Objective: To determine the associations among transdiagnostic polygenic risk scores (PRSs), personalized functional brain networks (PFNs), and overall psychopathology (p-factor) during early adolescence.
Design, setting, and participants: The Adolescent Brain Cognitive Development (ABCD) Study is an ongoing longitudinal cohort study of 21 collection sites across the US. This cross-sectional analysis includes ABCD baseline data collected between September 2016 and October 2018. The ABCD Study is a multisite community-based study. The sample is largely recruited through school systems. ABCD exclusion criteria included severe sensory, intellectual, medical, or neurological issues that interfere with protocol and scanner contraindications. Split-half subsets were used for cross-validation, matched on age, ethnicity, family structure, handedness, parental education, site, sex, and anesthesia exposure. Data were analyzed from January 2023 to July 2024.
Exposures: Polygenic risk scores of transdiagnostic genetic factors F1 (PRS-F1) and F2 (PRS-F2) derived from adults in Psychiatric Genomic Consortium and UK Biobanks datasets. PRS-F1 indexes liability for common psychiatric symptoms and disorders related to mood disturbance; PRS-F2 indexes liability for rarer forms of mental illness characterized by mania and psychosis.

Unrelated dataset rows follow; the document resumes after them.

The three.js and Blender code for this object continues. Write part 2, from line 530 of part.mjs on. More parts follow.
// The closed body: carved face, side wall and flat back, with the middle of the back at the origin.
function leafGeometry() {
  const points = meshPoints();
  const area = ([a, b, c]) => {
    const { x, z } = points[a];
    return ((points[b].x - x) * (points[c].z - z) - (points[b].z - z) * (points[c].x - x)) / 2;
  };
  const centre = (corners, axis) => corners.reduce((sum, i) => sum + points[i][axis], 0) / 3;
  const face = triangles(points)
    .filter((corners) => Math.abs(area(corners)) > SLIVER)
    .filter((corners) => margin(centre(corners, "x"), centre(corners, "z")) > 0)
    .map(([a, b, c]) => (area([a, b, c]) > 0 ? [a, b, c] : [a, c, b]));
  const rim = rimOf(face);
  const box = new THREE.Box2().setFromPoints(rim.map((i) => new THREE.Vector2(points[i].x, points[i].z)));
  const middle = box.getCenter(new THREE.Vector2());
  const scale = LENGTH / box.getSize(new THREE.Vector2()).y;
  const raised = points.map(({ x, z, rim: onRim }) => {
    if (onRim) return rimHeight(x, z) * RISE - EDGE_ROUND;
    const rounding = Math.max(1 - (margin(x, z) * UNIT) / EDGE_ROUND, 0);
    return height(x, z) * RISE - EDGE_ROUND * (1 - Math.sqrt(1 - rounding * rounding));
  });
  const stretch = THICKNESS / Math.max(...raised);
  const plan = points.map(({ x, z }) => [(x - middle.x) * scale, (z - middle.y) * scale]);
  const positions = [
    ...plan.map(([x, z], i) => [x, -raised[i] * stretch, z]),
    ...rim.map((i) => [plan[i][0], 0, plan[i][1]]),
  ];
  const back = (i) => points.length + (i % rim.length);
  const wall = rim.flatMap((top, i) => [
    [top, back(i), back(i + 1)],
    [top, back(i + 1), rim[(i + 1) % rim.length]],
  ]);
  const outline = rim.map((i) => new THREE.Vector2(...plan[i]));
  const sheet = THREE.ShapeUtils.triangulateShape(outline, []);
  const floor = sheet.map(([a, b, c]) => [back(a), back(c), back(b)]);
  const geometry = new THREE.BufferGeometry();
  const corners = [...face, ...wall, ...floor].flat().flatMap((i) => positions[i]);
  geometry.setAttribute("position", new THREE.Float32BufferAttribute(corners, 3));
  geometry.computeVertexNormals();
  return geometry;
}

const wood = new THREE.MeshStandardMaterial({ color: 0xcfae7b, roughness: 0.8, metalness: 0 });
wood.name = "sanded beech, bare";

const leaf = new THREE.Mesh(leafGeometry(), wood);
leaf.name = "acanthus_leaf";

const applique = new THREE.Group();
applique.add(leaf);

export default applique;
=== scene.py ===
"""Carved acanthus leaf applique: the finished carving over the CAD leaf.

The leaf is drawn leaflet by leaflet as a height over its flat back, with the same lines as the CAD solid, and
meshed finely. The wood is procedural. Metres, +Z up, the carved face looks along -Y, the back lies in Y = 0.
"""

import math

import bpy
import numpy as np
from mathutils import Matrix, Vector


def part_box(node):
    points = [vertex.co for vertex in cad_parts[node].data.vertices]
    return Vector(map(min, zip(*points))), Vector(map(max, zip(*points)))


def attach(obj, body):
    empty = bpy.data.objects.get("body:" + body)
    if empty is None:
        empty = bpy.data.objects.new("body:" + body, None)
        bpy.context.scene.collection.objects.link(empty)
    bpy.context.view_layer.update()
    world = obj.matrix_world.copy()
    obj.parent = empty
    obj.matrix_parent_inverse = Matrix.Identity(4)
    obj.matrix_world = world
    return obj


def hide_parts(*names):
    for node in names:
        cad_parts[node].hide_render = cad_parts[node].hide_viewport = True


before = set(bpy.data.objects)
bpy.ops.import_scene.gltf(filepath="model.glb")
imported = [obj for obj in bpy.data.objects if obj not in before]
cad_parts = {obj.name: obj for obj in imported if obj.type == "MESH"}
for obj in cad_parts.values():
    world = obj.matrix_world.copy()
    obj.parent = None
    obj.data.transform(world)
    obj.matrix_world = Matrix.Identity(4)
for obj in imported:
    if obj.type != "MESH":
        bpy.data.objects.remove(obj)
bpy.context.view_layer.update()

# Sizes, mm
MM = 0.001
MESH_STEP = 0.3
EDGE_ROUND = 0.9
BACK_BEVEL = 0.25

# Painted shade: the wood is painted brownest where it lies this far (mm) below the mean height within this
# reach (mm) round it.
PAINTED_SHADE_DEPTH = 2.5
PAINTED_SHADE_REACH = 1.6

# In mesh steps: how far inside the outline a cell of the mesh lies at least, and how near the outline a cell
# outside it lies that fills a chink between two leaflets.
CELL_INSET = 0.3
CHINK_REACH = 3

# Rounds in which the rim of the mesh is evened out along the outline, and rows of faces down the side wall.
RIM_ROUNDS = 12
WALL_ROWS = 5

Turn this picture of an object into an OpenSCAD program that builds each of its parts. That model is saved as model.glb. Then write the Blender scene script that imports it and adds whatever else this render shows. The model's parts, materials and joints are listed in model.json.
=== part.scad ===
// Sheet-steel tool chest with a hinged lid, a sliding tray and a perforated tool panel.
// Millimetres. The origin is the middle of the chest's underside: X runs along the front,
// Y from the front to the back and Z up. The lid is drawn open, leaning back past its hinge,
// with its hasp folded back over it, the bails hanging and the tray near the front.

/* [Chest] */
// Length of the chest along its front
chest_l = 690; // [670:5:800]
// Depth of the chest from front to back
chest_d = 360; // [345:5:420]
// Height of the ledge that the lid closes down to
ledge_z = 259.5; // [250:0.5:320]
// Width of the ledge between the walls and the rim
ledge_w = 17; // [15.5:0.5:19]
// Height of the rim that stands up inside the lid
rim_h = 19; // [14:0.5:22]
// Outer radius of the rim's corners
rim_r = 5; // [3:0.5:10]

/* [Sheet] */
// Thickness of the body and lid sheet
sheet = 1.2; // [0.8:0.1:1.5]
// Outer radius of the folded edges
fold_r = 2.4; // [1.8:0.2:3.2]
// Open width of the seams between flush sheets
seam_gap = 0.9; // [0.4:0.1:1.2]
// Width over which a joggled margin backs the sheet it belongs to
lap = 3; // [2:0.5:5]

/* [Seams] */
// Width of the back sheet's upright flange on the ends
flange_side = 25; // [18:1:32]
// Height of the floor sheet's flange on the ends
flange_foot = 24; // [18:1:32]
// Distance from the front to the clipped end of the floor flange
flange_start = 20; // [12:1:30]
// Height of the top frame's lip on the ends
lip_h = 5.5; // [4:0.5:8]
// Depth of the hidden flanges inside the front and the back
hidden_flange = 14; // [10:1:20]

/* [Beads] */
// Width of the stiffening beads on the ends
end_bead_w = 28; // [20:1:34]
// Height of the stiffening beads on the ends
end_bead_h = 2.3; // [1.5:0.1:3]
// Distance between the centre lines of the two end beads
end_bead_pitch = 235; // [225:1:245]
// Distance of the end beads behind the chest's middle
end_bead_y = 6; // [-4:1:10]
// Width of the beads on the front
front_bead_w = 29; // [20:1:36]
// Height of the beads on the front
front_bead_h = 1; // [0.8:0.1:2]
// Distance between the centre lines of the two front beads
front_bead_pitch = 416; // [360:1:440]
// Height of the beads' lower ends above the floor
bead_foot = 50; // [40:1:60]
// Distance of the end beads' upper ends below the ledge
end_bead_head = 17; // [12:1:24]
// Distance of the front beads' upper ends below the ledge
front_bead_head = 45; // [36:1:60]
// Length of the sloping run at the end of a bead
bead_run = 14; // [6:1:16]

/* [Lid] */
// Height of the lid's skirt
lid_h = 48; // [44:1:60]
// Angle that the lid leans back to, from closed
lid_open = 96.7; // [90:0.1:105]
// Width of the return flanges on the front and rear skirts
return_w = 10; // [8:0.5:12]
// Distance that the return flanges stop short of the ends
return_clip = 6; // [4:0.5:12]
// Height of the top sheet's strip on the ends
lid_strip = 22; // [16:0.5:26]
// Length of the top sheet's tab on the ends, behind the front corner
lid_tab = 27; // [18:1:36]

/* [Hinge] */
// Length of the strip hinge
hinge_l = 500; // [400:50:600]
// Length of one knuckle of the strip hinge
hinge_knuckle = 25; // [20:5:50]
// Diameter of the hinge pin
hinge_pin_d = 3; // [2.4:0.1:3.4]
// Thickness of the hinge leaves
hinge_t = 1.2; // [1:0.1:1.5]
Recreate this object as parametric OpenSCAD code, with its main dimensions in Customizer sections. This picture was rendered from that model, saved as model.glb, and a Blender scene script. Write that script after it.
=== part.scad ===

Main outcomes and measures: P-factor derived from bifactor models of youth- and parent-reported mental health assessments and person-specific functional brain network topography derived from functional magnetic resonance imaging scans.
Results: Total participants included 11 873 children aged 9 to 10 years; 5678 (47.8%) were female, and the mean (SD) age was 9.92 (0.62) years. PFN topography was found to be heritable (imaging subsample, n = 7459; 57.1% of vertices: mean h2, 0.35; false discovery rate-corrected P < .05). PRS-F1 was associated with p-factor (European ancestry subsample, n = 5815; r, 0.12; 95% CI, 0.09-0.15; P < .001). Interindividual differences in functional network topography were associated with p-factor (imaging subsample, n = 7459; mean r, 0.12), PRS-F1 (imaging and European ancestry subsample, n = 3982; mean r, 0.05), and PRS-F2 (n = 3982; mean r, 0.08). Cortical maps of p-factor and PRS-F1 regression coefficients were correlated (r, 0.70; P = .003, permutation test, N = 1000).
Conclusions and relevance: Polygenic risk for transdiagnostic adulthood psychopathology was associated with both p-factor and heritable PFN topography during early adolescence in this study. These results may advance our understanding of the developmental drivers of psychopathology.